De fato, há fiscais que se indignam com a própria conduta do Estado e seus representantes mais altos. Mas essa classe de funcionários públicos, tão combativa em prol de seus direitos, realizando frequentes greves, nunca os vi protestar contra seus superiores, a fim de que lhes fosse permitido atuar conforme a lei, antes de ter que atuar conforme portarias e instruções normativas que percebem ser viciadas.
Já tive a oportunidade de ser ensinado por fiscais fazendários, já tive colegas de estudo desta área e até mesmo alunos e quase todos compartilham do mesmo perfil, de fiéis cumpridores de normas, mas nem sempre das normas que a lei impõe, mas das normas que, às vezes, eles próprios fabricam e consideram justas, mais justas do que a lei.
Não acho que a lei seja necessariamente boa, mas não acho que a solução seja dar esse poder de legislar ao fisco, embora o faça ao seu bel prazer.
É claro que o Judiciário costuma frear esses devaneios cada vez mais comuns, mas é um fator extremamente preocupante, especialmente em relação à segurança jurídica.

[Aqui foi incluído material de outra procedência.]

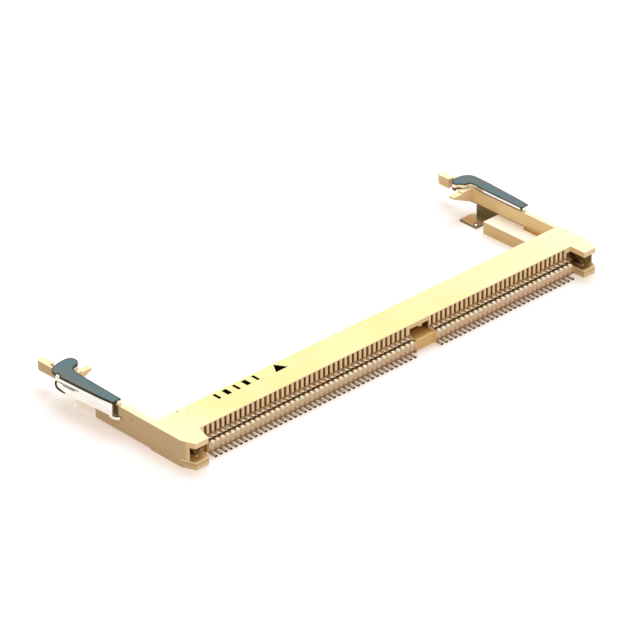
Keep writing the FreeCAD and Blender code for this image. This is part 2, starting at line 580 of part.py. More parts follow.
doc.recompute()
for item in doc.Objects:
    for word in ("Invalid", "Error"):
        if word in item.State:
            raise RuntimeError("%s is in state %s" % (item.Label, item.State))
total = 0
for body in [item for item in doc.Objects if item.TypeId == "PartDesign::Body"]:
    shape = body.Shape
    if shape.isNull() or not shape.isValid():
        raise RuntimeError("%s has no valid shape" % body.Label)
    shape.exportStep("parts/%s.step" % body.Label)
    facets = len(shape.tessellate(0.1)[1])
    total += facets
    limits = shape.BoundBox
    print("%-26s solids %d volume %9.3f triangles %5d  X %.2f %.2f Y %.2f %.2f Z %.2f %.2f" % (
        body.Label, len(shape.Solids), shape.Volume, facets, limits.XMin, limits.XMax,
        limits.YMin, limits.YMax, limits.ZMin, limits.ZMax))
print("triangles in all", total)
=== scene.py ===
import math

import bmesh
import bpy
from mathutils import Matrix, Vector


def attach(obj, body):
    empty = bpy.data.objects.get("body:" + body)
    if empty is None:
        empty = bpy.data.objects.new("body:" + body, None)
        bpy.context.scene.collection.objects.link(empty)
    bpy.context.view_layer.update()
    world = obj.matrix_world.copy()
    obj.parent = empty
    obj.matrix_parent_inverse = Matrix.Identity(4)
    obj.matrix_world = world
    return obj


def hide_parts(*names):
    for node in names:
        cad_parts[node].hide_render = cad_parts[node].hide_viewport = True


# Looks of a right-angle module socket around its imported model.
# Shapes are written in millimetres and put into metres by MM.

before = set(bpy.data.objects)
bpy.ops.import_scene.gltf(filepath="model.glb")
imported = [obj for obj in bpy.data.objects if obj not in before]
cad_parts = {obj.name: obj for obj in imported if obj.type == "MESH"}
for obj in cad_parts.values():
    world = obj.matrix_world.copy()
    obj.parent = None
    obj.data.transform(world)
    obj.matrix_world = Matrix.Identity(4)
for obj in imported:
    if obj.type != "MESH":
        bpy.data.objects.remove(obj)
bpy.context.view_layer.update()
scene = bpy.context.scene

MM = 0.001
PITCH = 0.8
# first contact, number of contacts in a row, number of groups they are packed in
WIDE = (-30.1, 42, 7)
NARROW = (7.3, 30, 5)

# ---------------------------------------------------------------- camera
SENSOR, PICTURE = 36.0, 640.0
SHOT = {
    # in millimetres, but for the focal length in pixels
    "place": (-308.369, -319.279, 260.763),
    "toward": (0.590471, 0.635020, -0.498089),
    "roll": math.radians(-0.7774),
    "focal": 4216.763,
}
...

Em virtude do imenso número de normas tributárias editadas, impossíveis de se acompanhar, existe uma falsa percepção para os agentes públicos – principalmente entre os mais graduados e que estão mais próximos dos agentes políticos – de que eles podem criar o que quiserem, independentemente do que diz a lei, utilizando a regra do "onde passa um boi, passa uma boiada". Esse exemplo acima transcrito não é exceção, mas vem se tornando a regra.
Pelo contato próximo da matéria, pela grande experiência prática e pela autoridade relativa que possuem, muitos agentes públicos, principalmente em cargos mais elevados, começam a delirar e a pensar "eu sou a lei", mais do que a própria lei em si.
Nesse caso, o vácuo surgido está justamente no emaranhado de normas, na bagunça que eles mesmos fazem, permitindo que se cometam ilegalidades.
Tenho certeza de que muitos deles são extremamente bem intencionados. Mas será que não foi assim que também começaram alguns milicianos cariocas?